▶ Written exercise
Please set down exactly the lines of the listing below from the line containing "return group" through the line containing "before = set(bpy.data.objects)", both lines included, leaving out all other lines.

>> begin Given material

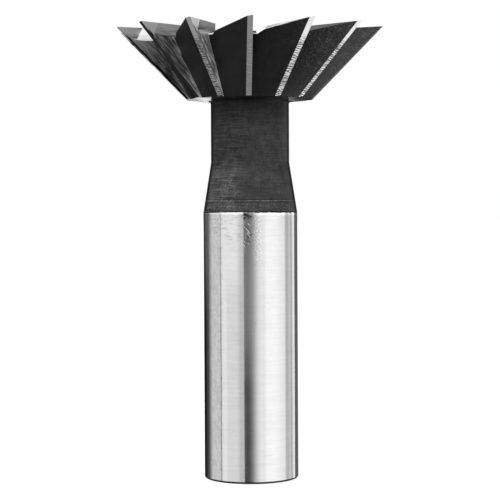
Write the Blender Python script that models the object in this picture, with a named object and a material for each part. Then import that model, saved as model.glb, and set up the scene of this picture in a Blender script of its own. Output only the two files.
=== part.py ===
"""Dovetail cutter with a plain shank: one turned blank, fluted into 14 teeth.

Metres, +Z up. The origin is the centre of the shank's end face and the tool
stands on it, with its cutting end up. The tooth that faces the front is on -Y.
A tooth's own frame has x along its radius, y along its direction of cut and z
up, and its cutting edges lie in the plane y = 0.
"""

import math

import bmesh
import bpy
from mathutils import Matrix, Vector

MM = 0.001

# Turned form
overall_length = 76.3 * MM
shank_diameter = 16.0 * MM
shank_length = 45.2 * MM
shank_chamfer = 0.2 * MM
taper_length = 8.5 * MM
neck_diameter = 13.3 * MM
neck_fillet = 0.5 * MM
cutter_diameter = 45.6 * MM
head_height = 11.85 * MM
dovetail_angle = math.radians(45.0)
underside_angle = math.radians(5.5)
recess_diameter = 26.6 * MM
recess_depth = 3.0 * MM
recess_fillet = 0.6 * MM

# Centre holes, one in each end
centre_hole_mouth = 4.2 * MM
centre_hole_pilot = 2.0 * MM
centre_hole_depth = 4.6 * MM
centre_hole_angle = math.radians(60.0)
drill_point_angle = math.radians(118.0)

# Teeth on the cone
tooth_count = 14
front_tooth_turn = math.radians(1.5)
land_width = 0.9 * MM
land_relief = math.radians(8.0)
gullet_radius_at_gash = 16.2 * MM
gullet_depth_at_gash = 2.3 * MM
gullet_angle = math.radians(31.3)

# Teeth on the end face
end_dish = math.radians(1.3)
end_land_width = 0.9 * MM
end_relief = math.radians(7.0)
end_slope_angle = math.radians(20.5)
end_slope_rise = math.radians(2.0)
end_relief_stop = 0.3 * MM

# The wheel that grinds the gash in front of each end tooth
gash_wheel_diameter = 26.0 * MM
gash_wheel_seat = 18.0 * MM
gash_depth = 2.42 * MM
gash_floor_width = 0.85 * MM
gash_riser_angle = math.radians(32.7)
gash_corner = 0.35 * MM
gash_lean = math.radians(1.0)
gash_start_radius = 19.2 * MM
gash_start_slant = math.radians(26.6)

# How finely round stretches are drawn, and how far a cutter passes its work
round_steps = 96
fillet_steps = 4
wheel_steps = 72
corner_steps = 3
back_steps = 6
stock = 0.5 * MM
clear = 1.0 * MM
cutter_reach = cutter_diameter / 2 + 4 * clear

cutter_radius = cutter_diameter / 2
head_bottom = overall_length - head_height
small_end_radius = cutter_radius - head_height * math.tan(dovetail_angle)
tooth_pitch = 2 * math.pi / tooth_count


def new_object(name, mesh_data, material=None):
    """Make an object of a bmesh, in the scene."""
    mesh = bpy.data.meshes.new(name)
    mesh_data.to_mesh(mesh)
    mesh_data.free()
    if material:
        mesh.materials.append(material)
    obj = bpy.data.objects.new(name, mesh)
    bpy.context.scene.collection.objects.link(obj)
    return obj


def steel(name):
    """Blackened tool steel, the colour that most of the tool shows."""
    material = bpy.data.materials.new(name)
    material.use_nodes = True
    shader = material.node_tree.nodes["Principled BSDF"]
    shader.inputs["Base Color"].default_value = (0.16, 0.16, 0.17, 1)
    shader.inputs["Roughness"].default_value = 0.4
    shader.inputs["Metallic"].default_value = 1.0
    return material


def arc(centre, radius, start, end, steps):
    """Points (r, z) of an arc round a centre, from one angle to another."""
    points = []
    for i in range(steps + 1):
        angle = start + (end - start) * i / steps
        points.append((centre[0] + radius * math.cos(angle), centre[1] + radius * math.sin(angle)))
    return points


def centre_hole(face, inwards):
    """Points (r, z) of a centre hole, from the axis out to its mouth on a face."""
    mouth = centre_hole_mouth / 2
    pilot = centre_hole_pilot / 2
    cone_depth = (mouth - pilot) / math.tan(centre_hole_angle / 2)
    point_depth = pilot / math.tan(drill_point_angle / 2)
    return [
        (0, face + inwards * (centre_hole_depth + point_depth)),
        (pilot, face + inwards * centre_hole_depth),
        (pilot, face + inwards * cone_depth),
        (mouth, face),
    ]


def blank_profile():
    """The blank's outline (r, z), from the axis at its top to the axis at its foot.

    The head has stock left on its cone and its end, for the teeth to be cut from.
    """
    recess_floor = overall_length - recess_depth
    recess_radius = recess_diameter / 2
    recess_corner = (recess_radius - recess_fillet, recess_floor + recess_fillet)
    raw_top = overall_length + stock
    raw_cone = cutter_radius + stock + stock * math.tan(dovetail_angle)
    raw_small_end = raw_cone - (raw_top - head_bottom) * math.tan(dovetail_angle)

    neck_radius = neck_diameter / 2
    shank_radius = shank_diameter / 2
    underside_drop = (small_end_radius - neck_radius - neck_fillet) * math.tan(underside_angle)
    rim_rise = (raw_small_end - small_end_radius) * math.tan(underside_angle)
    fillet_centre = (neck_radius + neck_fillet, head_bottom - underside_drop - neck_fillet)
    fillet_start = math.pi / 2

    profile = centre_hole(recess_floor, -1)
    profile += arc(recess_corner, recess_fillet, -math.pi / 2, 0, fillet_steps)
    profile += [(recess_radius, raw_top), (raw_cone, raw_top)]
    profile += [(raw_small_end, head_bottom + rim_rise)]
    profile += arc(fillet_centre, neck_fillet, fillet_start, math.pi, fillet_steps)
    profile += [(neck_radius, shank_length + taper_length), (shank_radius, shank_length)]
    profile += [(shank_radius, shank_chamfer), (shank_radius - shank_chamfer, 0)]
    profile += reversed(centre_hole(0, 1))
    return profile


def turned(profile, steps):
    """Turn a profile (r, z) round the Z axis into a closed form."""
    bm = bmesh.new()
    verts = [bm.verts.new((r, 0, z)) for r, z in profile]
    edges = [bm.edges.new(pair) for pair in zip(verts, verts[1:])]
    bmesh.ops.spin(
        bm,
        geom=verts + edges,
        cent=(0, 0, 0),
        axis=(0, 0, 1),
        angle=2 * math.pi,
        steps=steps,
        use_merge=True,
    )
    bmesh.ops.remove_doubles(bm, verts=bm.verts, dist=0.001 * MM)
    bmesh.ops.recalc_face_normals(bm, faces=bm.faces)
    return bm


def flute_section(depth):
    """One flute's outline at a depth under the end plane, in its tooth's frame.

    It takes off the land's relief and the tooth's black back, down to the gullet,
    which lies in the rake face of the tooth behind.
    """
    edge = cutter_radius - depth * math.tan(dovetail_angle)
    gullet = gullet_radius_at_gash - (depth - gullet_depth_at_gash) * math.tan(gullet_angle)
    behind = Vector((math.cos(tooth_pitch), -math.sin(tooth_pitch)))
    return [
        Vector((edge + clear * math.tan(land_relief), clear)),
        Vector((edge - land_width * math.tan(land_relief), -land_width)),
        behind * gullet,
        behind * cutter_reach,
        Vector((cutter_reach, clear)),
    ]


def flute_cutter():
    """The solid that a flute takes out of the blank, for the tooth at angle 0."""
    bm = bmesh.new()
    top = -stock - clear
    bottom = head_height + clear
    rings = []
    for i in range(back_steps + 1):
        depth = top + (bottom - top) * i / back_steps
        rings.append([bm.verts.new((p.x, p.y, overall_length - depth)) for p in flute_section(depth)])
    for upper, lower in zip(rings, rings[1:]):
        for i in range(len(upper)):
            j = (i + 1) % len(upper)
            bm.faces.new((upper[i], upper[j], lower[j], lower[i]))
    bm.faces.new(rings[0])
    bm.faces.new(rings[-1])
    bmesh.ops.triangulate(bm, faces=bm.faces)
    bmesh.ops.recalc_face_normals(bm, faces=bm.faces)
    return bm


def end_relief_cutter():
    """The solid that the end grinding takes out, for the tooth at angle 0.

    It forms the end land and the slope behind it. The land falls towards the axis
    and the slope rises, so the land widens inwards. The cutter stops short of the
    next rake face, where the gash wheel takes over.
    """
    rise_over_land = math.tan(end_slope_rise) + math.tan(end_dish)
    fall_over_land = math.tan(end_slope_angle) - math.tan(end_relief)
    top = stock + clear
    bm = bmesh.new()
    ends = []
    for x in (recess_diameter / 4, cutter_reach):
        inward = cutter_radius - x
        dish = inward * math.tan(end_dish)
        heel = end_land_width + inward * rise_over_land / fall_over_land
        heel_drop = dish + heel * math.tan(end_relief)
        far_drop = heel_drop + (cutter_reach - heel) * math.tan(end_slope_angle)
        section = [
            (clear, clear * math.tan(end_relief) - dish),
            (-heel, -heel_drop),
            (-cutter_reach, -far_drop),
            (-cutter_reach, top),
            (clear, top),
        ]
        ends.append([bm.verts.new((x, y, overall_length + z)) for y, z in section])
    inner, outer = ends
    for i in range(len(inner)):
        j = (i + 1) % len(inner)
        bm.faces.new((inner[i], inner[j], outer[j], outer[i]))
    bm.faces.new(inner)
    bm.faces.new(outer)
    bmesh.ops.recalc_face_normals(bm, faces=bm.faces)

    along_cut = Vector((math.sin(tooth_pitch), math.cos(tooth_pitch), 0))
    cut = bmesh.ops.bisect_plane(
        bm,
        geom=bm.verts[:] + bm.edges[:] + bm.faces[:],
        plane_co=along_cut * end_relief_stop,
        plane_no=along_cut,
        clear_inner=True,
    )
    rim = [e for e in cut["geom_cut"] if isinstance(e, bmesh.types.BMEdge)]
    bmesh.ops.edgenet_fill(bm, edges=rim)
    bmesh.ops.triangulate(bm, faces=bm.faces)
    bmesh.ops.recalc_face_normals(bm, faces=bm.faces)
    return bm


def gash_wheel():
    """The wheel that grinds the end gash, for the tooth at angle 0.

    Its flat side makes the gash's wall, its rim the floor and its bevelled side the
    riser. It stands against the rake face of the tooth behind and leans into it,
    from a slanting line near the tip inwards.
    """
    wheel_radius = gash_wheel_diameter / 2
    bevel_depth = gash_depth + stock
    bevel_end = gash_floor_width + bevel_depth / math.tan(gash_riser_angle)
    rim_corner = (wheel_radius - gash_corner, gash_corner)
    profile = [(0, 0)]
    profile += arc(rim_corner, gash_corner, -math.pi / 2, 0, corner_steps)
    profile += [(wheel_radius, gash_floor_width), (wheel_radius - bevel_depth, bevel_end), (0, bevel_end)]
    bm = turned(profile, wheel_steps)

    axis_along_cut = Matrix.Rotation(-math.pi / 2, 4, "X")
    seat = Matrix.Translation((gash_wheel_seat, 0, overall_length - gash_depth + wheel_radius))
    start = Matrix.Translation((gash_start_radius, 0, overall_length))
    slant = Vector((math.sin(gash_start_slant), 0, -math.cos(gash_start_slant)))
    lean = start @ Matrix.Rotation(-gash_lean, 4, slant) @ start.inverted()
    behind = Matrix.Rotation(-tooth_pitch, 4, "Z")
    bm.transform(behind @ lean @ seat @ axis_along_cut)
    return bm


def place_cutters(name, shape):
    """Copy a cutter round the axis, one for each tooth, into a collection."""
    group = bpy.data.collections.new(name)
    bpy.context.scene.collection.children.link(group)
    first = new_object(f"{name}_0", shape)
    for k in range(tooth_count):
        cutter = first if k == 0 else bpy.data.objects.new(f"{name}_{k}", first.data)
        turn = front_tooth_turn - math.pi / 2 + k * tooth_pitch
        cutter.matrix_world = Matrix.Rotation(turn, 4, "Z")
        for owner in list(cutter.users_collection):
            owner.objects.unlink(cutter)
        group.objects.link(cutter)
        cutter.hide_render = True
        cutter.display_type = "WIRE"
    return group


def cut_away(obj, group):
    """Take a collection of cutters out of an object."""
    cut = obj.modifiers.new(group.name, "BOOLEAN")
    cut.operation = "DIFFERENCE"
    cut.operand_type = "COLLECTION"
    cut.collection = group
    cut.solver = "EXACT"


def main():
    for obj in list(bpy.data.objects):
        bpy.data.objects.remove(obj)
    blank = turned(blank_profile(), round_steps)
    cutter = new_object("dovetail_cutter", blank, steel("blackened_steel"))
    cut_away(cutter, place_cutters("flutes", flute_cutter()))
    cut_away(cutter, place_cutters("end_reliefs", end_relief_cutter()))
    cut_away(cutter, place_cutters("end_gashes", gash_wheel()))
    cutter.data.shade_smooth()
    cutter.data.set_sharp_from_angle(angle=math.radians(25))


main()
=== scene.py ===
"""The looks of the dovetail cutter: its fine mesh, its finishes, the light and the camera.

Metres, +Z up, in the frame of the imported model. The tool stands on its shank's
end, and the tooth that faces the front is on -Y. A tooth's own frame has x along
its radius, y along its direction of cut and z up.
"""

import math

import bmesh
import bpy
from mathutils import Matrix, Vector


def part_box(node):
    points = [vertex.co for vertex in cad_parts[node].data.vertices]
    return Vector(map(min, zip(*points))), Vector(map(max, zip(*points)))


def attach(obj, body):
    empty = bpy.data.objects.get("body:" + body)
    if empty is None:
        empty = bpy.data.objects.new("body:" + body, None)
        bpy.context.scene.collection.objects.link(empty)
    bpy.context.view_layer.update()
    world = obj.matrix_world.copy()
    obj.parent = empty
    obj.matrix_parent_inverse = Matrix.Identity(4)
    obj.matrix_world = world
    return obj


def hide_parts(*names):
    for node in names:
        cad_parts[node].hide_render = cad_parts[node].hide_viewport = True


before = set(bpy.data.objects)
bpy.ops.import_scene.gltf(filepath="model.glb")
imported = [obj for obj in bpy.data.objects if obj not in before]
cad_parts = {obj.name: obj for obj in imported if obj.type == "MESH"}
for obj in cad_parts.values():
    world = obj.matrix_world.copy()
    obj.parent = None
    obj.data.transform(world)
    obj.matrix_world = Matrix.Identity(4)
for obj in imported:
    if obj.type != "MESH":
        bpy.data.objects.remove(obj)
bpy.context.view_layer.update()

MM = 0.001

# The tool's sizes, as the solid has them
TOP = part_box("dovetail_cutter")[1].z
CUTTER_RADIUS = 22.8 * MM
HEAD_HEIGHT = 11.85 * MM
DOVETAIL_ANGLE = math.radians(45.0)
UNDERSIDE_ANGLE = math.radians(5.5)
RECESS_RADIUS = 13.3 * MM
RECESS_DEPTH = 3.0 * MM
RECESS_FILLET = 0.6 * MM
NECK_RADIUS = 6.65 * MM
NECK_FILLET = 0.5 * MM
SHANK_RADIUS = 8.0 * MM
SHANK_LENGTH = 45.2 * MM
SHANK_CHAMFER = 0.2 * MM
TAPER_LENGTH = 8.5 * MM
CENTRE_HOLE_MOUTH = 2.1 * MM
CENTRE_HOLE_PILOT = 1.0 * MM
CENTRE_HOLE_DEPTH = 4.6 * MM
CENTRE_HOLE_ANGLE = math.radians(60.0)
DRILL_POINT_ANGLE = math.radians(118.0)

TOOTH_COUNT = 14
TOOTH_PITCH = 2 * math.pi / TOOTH_COUNT
FRONT_TOOTH_TURN = math.radians(1.5)
LAND_WIDTH = 0.9 * MM
LAND_RELIEF = math.radians(8.0)
GULLET_RADIUS = 16.2 * MM
GULLET_DEPTH = 2.3 * MM
GULLET_ANGLE = math.radians(31.3)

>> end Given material

▶ Written response
    return group


def cut_away(obj, group):
    """Take a collection of cutters out of an object."""
    cut = obj.modifiers.new(group.name, "BOOLEAN")
    cut.operation = "DIFFERENCE"
    cut.operand_type = "COLLECTION"
    cut.collection = group
    cut.solver = "EXACT"


def main():
    for obj in list(bpy.data.objects):
        bpy.data.objects.remove(obj)
    blank = turned(blank_profile(), round_steps)
    cutter = new_object("dovetail_cutter", blank, steel("blackened_steel"))
    cut_away(cutter, place_cutters("flutes", flute_cutter()))
    cut_away(cutter, place_cutters("end_reliefs", end_relief_cutter()))
    cut_away(cutter, place_cutters("end_gashes", gash_wheel()))
    cutter.data.shade_smooth()
    cutter.data.set_sharp_from_angle(angle=math.radians(25))


main()
=== scene.py ===
"""The looks of the dovetail cutter: its fine mesh, its finishes, the light and the camera.

Metres, +Z up, in the frame of the imported model. The tool stands on its shank's
end, and the tooth that faces the front is on -Y. A tooth's own frame has x along
its radius, y along its direction of cut and z up.
"""

import math

import bmesh
import bpy
from mathutils import Matrix, Vector


def part_box(node):
    points = [vertex.co for vertex in cad_parts[node].data.vertices]
    return Vector(map(min, zip(*points))), Vector(map(max, zip(*points)))


def attach(obj, body):
    empty = bpy.data.objects.get("body:" + body)
    if empty is None:
        empty = bpy.data.objects.new("body:" + body, None)
        bpy.context.scene.collection.objects.link(empty)
    bpy.context.view_layer.update()
    world = obj.matrix_world.copy()
    obj.parent = empty
    obj.matrix_parent_inverse = Matrix.Identity(4)
    obj.matrix_world = world
    return obj


def hide_parts(*names):
    for node in names:
        cad_parts[node].hide_render = cad_parts[node].hide_viewport = True


before = set(bpy.data.objects)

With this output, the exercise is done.